Griner’s testimony Wednesday was the first time the public got a firsthand account of what happened since the last time she was a free woman. She testified from a cage in the courtroom, which is standard for Russian criminal trials.
Earlier this month, Griner pleaded guilty to the drug possession and smuggling charges against her and explained that she packed the drugs in error as she rushed through preparing for the trip overseas. But in Russia, a guilty plea doesn’t end a criminal trial the same way it does in the U.S. She now faces up to 10 years in prison if convicted.
During another court appearance this month, Griner’s attorney showed Russian court that a doctor in Arizona had given the celebrated center for the Pheonix Mercury a prescription for the drug to treat pain, all in hopes of strengthening her case that she never intended to break Russia’s strict drug laws.
Griner’s arrest happened just days before Russia invaded Ukraine, a military operation opposed by several world powers, including the U.S. Experts widely believe her arrest was a strategic move to gain leverage over the U.S. as Russia moved forward with its invasion. Griner, like many female athletes, was in Russia to play basketball for nearly four times her U.S. salary.
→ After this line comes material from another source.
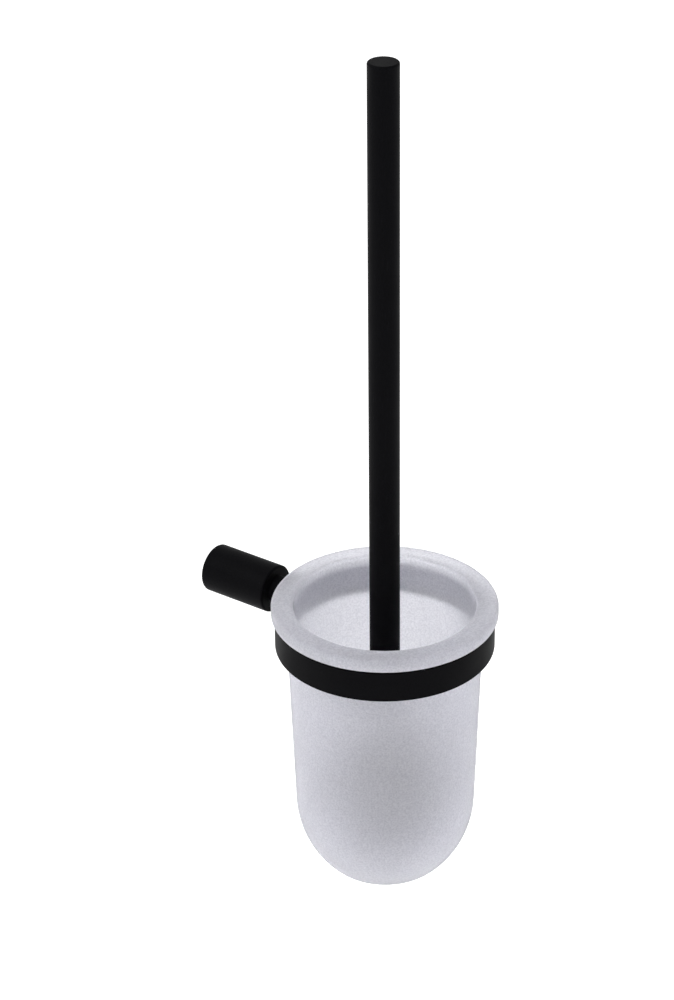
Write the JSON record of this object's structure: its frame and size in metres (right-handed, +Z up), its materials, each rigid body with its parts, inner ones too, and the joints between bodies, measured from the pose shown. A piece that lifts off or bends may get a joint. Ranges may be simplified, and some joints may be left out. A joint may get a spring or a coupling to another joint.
{
  "type": "toilet brush holder",
  "caption": "Wall-mounted toilet brush set: a round post carries a flat ring that holds a lift-out frosted glass cup and a long-handled brush.",
  "frame": {"origin": "middle of the post where it meets the wall, on the mouth of the screw hole in the wall boss", "axes": "+Z up; +Y into the wall, so the holder stands out towards -Y; +X to the right when facing the wall"},
  "size_m": [0.1, 0.1445, 0.3894],
  "materials": {
    "black_coat": "matt black powder coat",
    "frosted_glass": "clear glass, etched all over to a fine matt frost",
    "grey_liner": "soft pale grey silicone",
    "bare_steel": "turned, zinc plated",
    "head_plastic": "moulded, satin",
    "bristles": "dark grey nylon monofilament"
  },
  "bodies": {
    "holder": {"wall_boss": "bare_steel", "post": "black_coat", "grub_screw": "bare_steel", "locating_pin": "bare_steel", "neck": "black_coat", "ring": "black_coat", "ring_screw": "bare_steel", "ring_liner": "grey_liner"},
    "cup": {"cup": "frosted_glass"},
    "brush_head": {"head_core": "head_plastic", "tuft_row_1": "bristles", "tuft_row_2": "bristles", "tuft_row_3": "bristles", "tuft_row_4": "bristles", "tuft_row_5": "bristles", "tuft_row_6": "bristles", "tuft_row_7": "bristles", "tuft_row_8": "bristles", "tip_tufts": "bristles"},
    "stud": {"thread_stud": "bare_steel"},
    "handle": {"handle_tube": "black_coat", "handle_cap": "black_coat", "handle_insert": "bare_steel"}
  },
  "joints": [
    {"name": "cup_lift", "type": "slide", "parent": "holder", "child": "cup", "axis": [0, 0, 1], "range_m": [0, 0.145]},
    {"name": "brush_lift", "type": "slide", "parent": "cup", "child": "brush_head", "axis": [0, 0, 1], "range_m": [0, 0.15]},
    {"name": "handle_rise", "type": "slide", "parent": "brush_head", "child": "stud", "axis": [0, 0, 1], "range_m": [0, 0.013]},
    {"name": "handle_unscrew", "type": "hinge", "parent": "stud", "child": "handle", "pos_m": [0, -0.0945, -0.04], "axis": [0, 0, 1], "range_deg": [0, 4681]}
  ],
  "couplings": [
    {"joint": "handle_unscrew", "follows": "handle_rise", "rad_per_m": 6283.2}
  ]
}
The circumstances of her arrest, which wasn’t made public until mid-March, have stirred a groundswell of support from fellow athletes, celebrities, and family who want to see the U.S. government negotiate for her freedom. Earlier this month, Griner advocated for her own release in a letter to President Joe Biden, where she asked him not to “forget about her.”
Though the U.S. has not confirmed it, Russian state media has hinted that both countries are in early talks to get Griner back home by exchanging prisoners. Griner could be exchanged for Russian arms dealer Viktor Bout, who’s currently 11 years into a 25-year prison sentence for conspiring to sell weapons to people who planned to kill Americans.